How to treat adrenal fatigue

  • Reduce stress
    This is an obvious one, but if you suffer from a lot of stress in your life, it is important to find healthy ways to relieve stress. Write down a list of the factors that are contributing to your stress levels and look at ways of rectifying them. If you can’t remove the stressor, at least you can find healthy ways of coping which will make a big difference. Effective methods include yoga, meditation, breathing exercises, reading, listening to relaxing music or catching up with a loved one. You may benefit by taking tyrosine, an amino acid that stimulates the production of adrenaline needed for energy, concentration, memory, satisfaction and mood control. Tyrosine also reduces cravings for high carbohydrate foods. The powder form of tyrosine is most powerful and can be stirred into water and taken every 4 hours away from food.
  • Minimize sugar intake
    Individuals with adrenal fatigue often crave sugary foods to provide a quick energy boost. Excess sugar can trigger adrenal fatigue. It is best to get small amounts of sugar from fresh fruit, and as soon as your energy levels improve you will not crave sugar as much.

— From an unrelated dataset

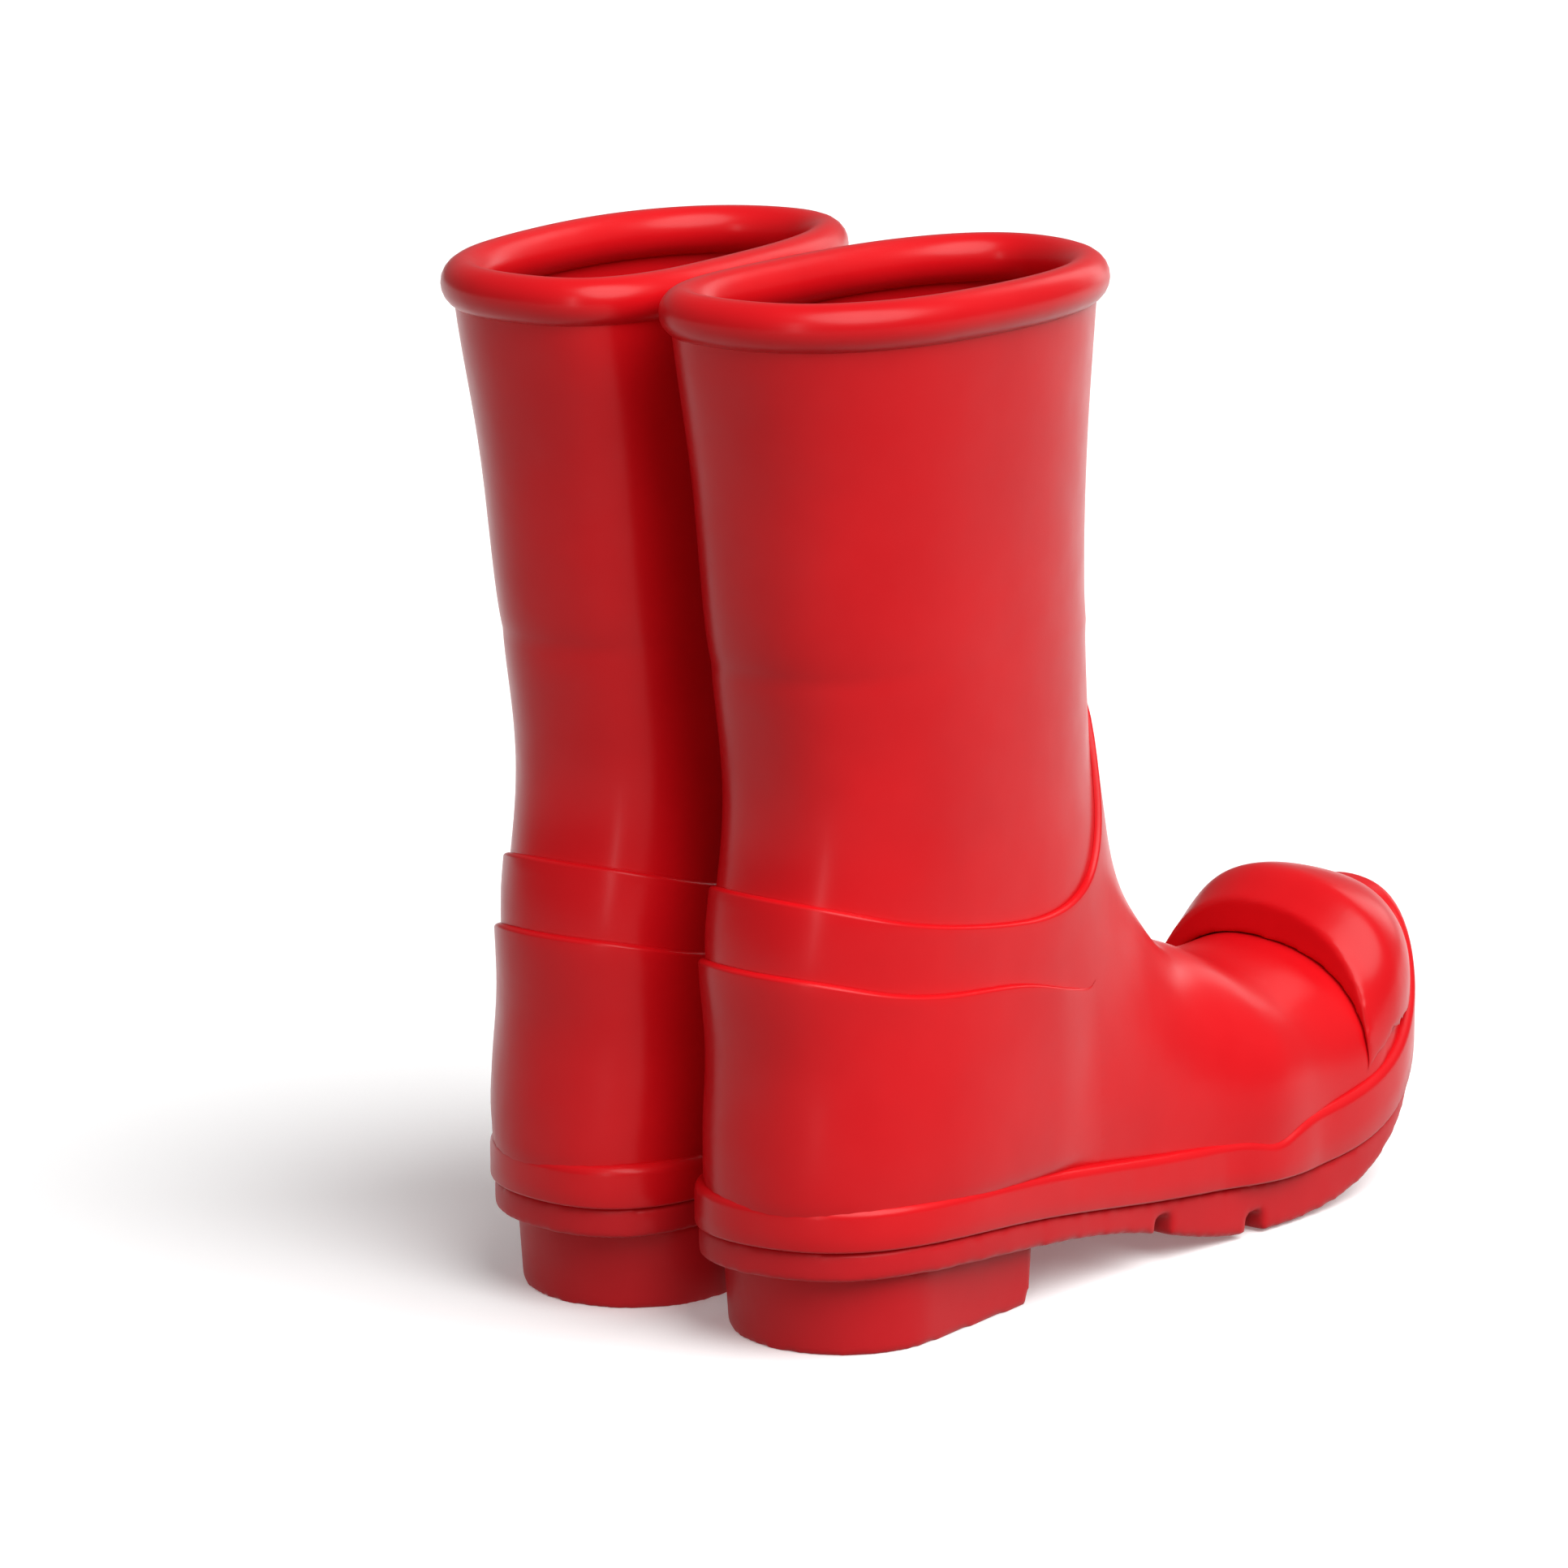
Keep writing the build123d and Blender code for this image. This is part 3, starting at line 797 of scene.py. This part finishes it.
def shell_reach(surface, turns, low, high):
    """How far the foot shell's surface reaches in each direction between two heights."""
    points = (surface.reshape(-1, 3) - heel_rest) @ BOOT_AXES.T
    across = points[:, 0]
    back = points[:, 1] - SOLE_MIDDLE
    bins = np.round(np.arctan2(across, back) / (2 * math.pi) * len(turns)).astype(int) % len(turns)
    reach = np.hypot(across, back)
    wanted = (points[:, 2] > low[bins]) & (points[:, 2] < high[bins])
    widest = np.zeros(len(turns))
    np.maximum.at(widest, bins[wanted], reach[wanted])
    return widest


def ring_mesh(name, sections):
    """A closed ring swept through sections, each a loop of points in the boot's directions."""
    mesh = bmesh.new()
    loops = [[mesh.verts.new(point) for point in from_boot(section)] for section in sections]
    for loop, following in zip(loops, loops[1:] + loops[:1]):
        for index in range(len(loop)):
            beside = (index + 1) % len(loop)
            mesh.faces.new([loop[index], loop[beside], following[beside], following[index]])
    bmesh.ops.recalc_face_normals(mesh, faces=mesh.faces)
    data = bpy.data.meshes.new(name)
    mesh.to_mesh(data)
    mesh.free()
    return data


def outward_sides(outline):
    """Level unit vectors that point out of a closed outline, one at each of its points."""
    tangent = np.roll(outline, -1, axis=0) - np.roll(outline, 1, axis=0)
    sides = np.stack([-tangent[:, 1], tangent[:, 0]], axis=1)
    sides /= np.linalg.norm(sides, axis=1, keepdims=True)
    from_middle = outline[:, :2] - outline[:, :2].mean(axis=0)
    return sides * np.sign((sides * from_middle).sum(axis=1))[:, None]


def band_profile(bottom, top):
    """The band's section, as depths from its face and heights: foot, face, round edge and ledge."""
    profile = [(BAND_DEPTH, bottom + 0.1 * MM), (1 * MM, bottom + 0.1 * MM),
               (0.3 * MM, bottom + 0.4 * MM), (0, bottom + 1.1 * MM),
               (0, (bottom + top - BAND_CORNER) / 2)]
    for angle in np.radians(np.arange(0, 91, 15)):
        depth = BAND_CORNER * (1 - math.cos(angle))
        profile.append((depth, top - BAND_CORNER * (1 - math.sin(angle))))
    profile.append((BAND_DEPTH, top - 0.5 * MM))
    return profile


def welt_band(shell_surface):
    """Foxing band: an upright face, a rounded upper edge and a ledge that meets the shell."""
    turns = np.arange(AROUND_SOLE) * 2 * math.pi / AROUND_SOLE
    outsole = tree_of("outsole")
    welt = tree_of("welt")
    reaches = np.array([sole_reach(outsole, turn) for turn in turns]) + BAND_PROUD
    low = smooth_ring(band_heights(outsole, reaches - BAND_PROUD, turns), 2)
    thickness = band_heights(welt, reaches - INSIDE_WELT, turns) - low
    neighbours = range(-BAND_SPREAD, BAND_SPREAD + 1)
    thickness = np.max([np.roll(thickness, shift) for shift in neighbours], axis=0)
    high = low + smooth_ring(thickness, BAND_PASSES)
    covered = shell_reach(shell_surface, turns, low, high + 2 * MM) + BAND_OVER_SHELL
    reaches = smooth_ring(np.maximum(reaches, smooth_ring(covered, 3)), 3)
    ways = np.stack([np.sin(turns), np.cos(turns)], axis=1)
    outline = ways * reaches[:, None] + np.array([0, SOLE_MIDDLE])
    inward = -outward_sides(outline)
    sections = []
    for place, side, bottom, top in zip(outline, inward, low, high):
        section = [(*(place + side * depth), height) for depth, height in band_profile(bottom, top)]
        sections.append(section)
    return ring_mesh("left_welt_skin", sections)


def remeshed(node, voxel, rounding):
    """A left CAD node with rounded edges: rebuilt in small cells, then relaxed."""
    data = frame["nodes"]["left_" + node].data.copy()
    helper = bpy.data.objects.new("remesh_helper", data)
    bpy.context.scene.collection.objects.link(helper)
    cells = helper.modifiers.new("cells", "REMESH")
    cells.mode = "VOXEL"
    cells.voxel_size = voxel
    relax = helper.modifiers.new("relax", "SMOOTH")
    relax.factor = 0.5
    relax.iterations = rounding
    view = bpy.context.evaluated_depsgraph_get()
    result = bpy.data.meshes.new_from_object(helper.evaluated_get(view))
    bpy.data.objects.remove(helper)
    bpy.data.meshes.remove(data)
    result.materials.clear()
    result.name = f"left_{node}_skin"
    return result


# ---------------------------------------------------------------- textile sock
LINING_THICKNESS = 1.3 * MM


def sock():
    """Lining: its inner face sampled from the CAD, evened, with one cloth thickness round it."""
    tree = tree_of("lining")
    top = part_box("left_lining")[1].z
    first = next(ring for ring in range(LAST_RING) if ring_line(ring)[0][1] < top - 0.5 * MM)
    inner = sample(innermost, tree, first)
    inside = np.isnan(inner).mean(axis=1) < 0.5
    last = len(inner) if inside.all() else int(np.argmin(inside))
    inner = soften(fill_gaps(inner[:last]), 3, 1)
    points = points_of(inner, first)
    outer = points + normals_of(points) * LINING_THICKNESS
    everywhere = np.ones((len(points) - 1, COLUMNS), bool)
    return shell_mesh("left_lining_skin", outer, points, everywhere, True)


# ---------------------------------------------------------------- rolled rim
rim_low, rim_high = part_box("left_rolled_rim")
RIM_MIDDLE = (rim_low.z + rim_high.z) / 2
BEAD_MIDDLE = -3.4            # millimetres out from the outer face of the leg
BEAD_RADIUS = 7.2
LIP = [(-4.6, 6.8), (-6.6, 5.6), (-8.2, 3.9), (-9.2, 1.8), (-9.5, -0.6), (-9.0, -3.2),
       (-7.6, -5.5), (-5.2, -7.0)]      # millimetres out from the leg, and up from the rim's middle


def rim_bead():
    """Rolled rim: a round outer bead whose top slopes down to a soft inner lip."""
    profile = [(BEAD_MIDDLE + BEAD_RADIUS * math.cos(angle), BEAD_RADIUS * math.sin(angle))
               for angle in np.radians(np.arange(-80, 81, 16))]
    profile += LIP
    contour = smooth_ring((BODY_POINTS[0] - heel_rest) @ BOOT_AXES.T, 3)[:, :2]
    sections = []
    for place, side in zip(contour, outward_sides(contour)):
        section = [(*(place + side * out * MM), RIM_MIDDLE + up * MM) for out, up in profile]
        sections.append(section)
    return ring_mesh("left_rolled_rim_skin", sections)


# ---------------------------------------------------------------- toe cap
TUCK = 4 * MM                 # how far the foot of the cap is drawn down behind the band
TUCK_FADE = 14 * MM           # the height over the band at which it is no longer drawn down
CREST_AHEAD = 20 * MM         # from the rear edge of the cap to its crest
STEP_CUT = 0.42               # share of the cap's thickness that is taken off at its rear edge
TOE_MIDDLE_UP = 50 * MM       # height of the line from which that thickness is measured
CAP_PASSES = 6                # smoothing passes over the finished cap


def tuck_behind_band(mesh):
    """Draw the foot of the cap down, so that no gap shows above the band."""
    band = tree_of("welt")
    for vert in mesh.vertices:
        across, back, _ = BOOT_AXES @ (np.array(vert.co) - heel_rest)
        ledge = drop_on(band, across, back)
        if not math.isnan(ledge):
            above = np.array(vert.co.z - ledge)
            vert.co.z -= TUCK * (1 - float(smooth_step(above, 0, TUCK_FADE)))


def lower_rear_edge(mesh):
    """Thin the cap from its crest to its rear edge, down towards the foot shell."""
    shell = tree_of("foot_shell")
    backward = UP.cross(outward)
    rear = max(vert.co @ backward for vert in mesh.vertices)
    for vert in mesh.vertices:
        ahead = rear - vert.co @ backward
        low = 1 - float(smooth_step(np.array(ahead), 1 * MM, CREST_AHEAD))
        if low <= 0:
            continue
        back = BOOT_AXES[1] @ (np.array(vert.co) - heel_rest)
        middle = Vector(from_boot((RING_MIDDLE, back, TOE_MIDDLE_UP)))
        way = vert.co - middle
        reach = way.length
        way.normalize()
        hit = shell.ray_cast(middle + way * SAMPLED_REACH, -way, SAMPLED_REACH)
        if hit[0] is None:
            continue
        under = SAMPLED_REACH - hit[3]
        if reach > under:
            vert.co = middle + way * (under + (reach - under) * (1 - STEP_CUT * low))


def toe_dome():
    """Toe cap, whose crest lies in front of its rear edge, so that a low step faces the vamp."""
    mesh = remeshed("toe_cap", voxel=1 * MM, rounding=10)
    tuck_behind_band(mesh)
    lower_rear_edge(mesh)
    relax = bmesh.new()
    relax.from_mesh(mesh)
    for _ in range(CAP_PASSES):
        bmesh.ops.smooth_vert(relax, verts=relax.verts, factor=0.5, use_axis_x=True,
                              use_axis_y=True, use_axis_z=True)
    relax.to_mesh(mesh)
    relax.free()
    return mesh


# ---------------------------------------------------------------- the studio
make_camera()
make_lights()
make_floor()


# ---------------------------------------------------------------- materials of the CAD nodes
RED_RUBBER = moulded_rubber(
    "red_rubber", light_red=(0.70, 0.006, 0.010), dark_red=(0.63, 0.004, 0.008),
    smooth=0.28, dull=0.36, coat=0.12)
SOLE_RUBBER = moulded_rubber(
    "sole_rubber", light_red=(0.60, 0.010, 0.015), dark_red=(0.52, 0.008, 0.012),
    smooth=0.40, dull=0.50, coat=0.1)
KNITTED_LINING = woven_textile(
    "knitted_lining", light=(0.62, 0.02, 0.03), dark=(0.38, 0.01, 0.015),
    pitch=1.2 * MM, relief=0.2 * MM)
CANVAS = woven_textile(
    "canvas", light=(0.42, 0.38, 0.32), dark=(0.22, 0.19, 0.16),
    pitch=0.9 * MM, relief=0.15 * MM)
INSOLE_FOAM = porous(
    "insole_foam_skin", light=(0.6, 0.03, 0.04), dark=(0.4, 0.015, 0.02),
    cell=0.9 * MM, relief=0.1 * MM)
SPONGE = porous(
    "rubber_sponge_cells", light=(0.10, 0.09, 0.09), dark=(0.03, 0.03, 0.03),
    cell=1.4 * MM, relief=0.3 * MM)
FIBRE_BOARD = porous(
    "fibre_board_flecks", light=(0.55, 0.42, 0.28), dark=(0.4, 0.29, 0.18),
    cell=0.7 * MM, relief=0.05 * MM)
STEEL = brushed_steel()

MATERIAL_OF = {
    "leg_shaft": RED_RUBBER, "rolled_rim": RED_RUBBER, "mouth_facing": RED_RUBBER,
    "foot_shell": RED_RUBBER, "heel_counter": RED_RUBBER, "toe_cap": RED_RUBBER,
    "welt": RED_RUBBER, "outsole": SOLE_RUBBER, "heel_block": SOLE_RUBBER,
    "heel_core": SPONGE, "midsole_filler": SPONGE, "arch_shank": STEEL,
    "insole_board": FIBRE_BOARD, "heel_stiffener": CANVAS, "toe_puff": CANVAS,
    "lining": KNITTED_LINING, "insole": INSOLE_FOAM}

for name, piece in frame["nodes"].items():
    part = name.split("_", 1)[1]
    piece.data.materials.clear()
    piece.data.materials.append(MATERIAL_OF[part])


# ---------------------------------------------------------------- the pieces
SHELL_TOP = LAYER_GAP + OVERLAY
COUNTER_FLOOR = SHELL_TOP + LAYER_GAP
shaft = plain_layer("leg_shaft", -LEG_WALL, 0)
shell, shell_surface = overlay("foot_shell", LAYER_GAP, SHELL_TOP, closed_toe=True)
counter, _ = overlay("heel_counter", COUNTER_FLOOR, COUNTER_FLOOR + OVERLAY, closed_toe=False)
add_pair("leg_shaft", shaft, RED_RUBBER)
add_pair("foot_shell", shell, RED_RUBBER)
add_pair("heel_counter", counter, RED_RUBBER)

for piece in add_pair("lining", sock(), KNITTED_LINING):
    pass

footbed = remeshed("insole", voxel=1 * MM, rounding=8)
for piece in add_pair("insole", footbed, INSOLE_FOAM, own_body=True):
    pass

add_pair("rolled_rim", rim_bead(), RED_RUBBER)
add_pair("welt", welt_band(shell_surface), RED_RUBBER)
add_pair("toe_cap", toe_dome(), RED_RUBBER)
add_pair("outsole", remeshed("outsole", voxel=1 * MM, rounding=16), SOLE_RUBBER)
add_pair("heel_block", remeshed("heel_block", voxel=1 * MM, rounding=5), SOLE_RUBBER)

  • Eat good quality protein and fats
    Protein is excellent for stabilizing blood sugar levels and sustaining energy levels throughout the day. Good protein sources include chicken, seafood, red meat, eggs, whey protein powder and legumes (beans, peas, lentils). Healthy fats help to regulate the adrenal glands and can be found in avocados, fish, red meat, cold pressed olive oil, coconut oil, butter, nut and seed oils, raw nuts and seeds.
  • Get more vitamin C
    The majority of vitamin C in your body is stored in your adrenal glands for a good reason – that is to protect your adrenal glands. Most people do not consume sufficient amounts of raw vegetables and fruits to get enough vitamin C. If your diet lacks in vitamin C, your adrenal glands will suffer greatly. If you have adrenal fatigue you will need to consume a minimum of 1000 mg of vitamin C per day. Raw vegetable juicing is an excellent way to acquire vitamin C and nutrients in a concentrated form. There are great recipes in my book “Raw Juices Can Save Your Life”.
  • Avoid excess caffeine
    If you are someone who drinks large amounts of coffee or other caffeine-containing beverages then it could definitely trigger adrenal fatigue. Black tea and coffee are generally ok in moderation, but we recommend avoiding caffeine altogether if you suffer from severe adrenal fatigue.
  • Get enough sleep
    Good quality sleep is critical for replenishing the body and normalizing the circadian rhythm (body’s clock). People with adrenal fatigue often have poor quality sleep. Your adrenal glands will benefit greatly if you can be in bed by 10 or 10.30 pm with the aim of getting between 7 and 9 hours of sleep. Magnesium is an excellent supplement to take as it helps to promote healthy sleep and relaxation. The natural sleep hormone called melatonin is excellent for putting you to sleep. Doses of 3 to 10mg can be tried and it is not habit-forming.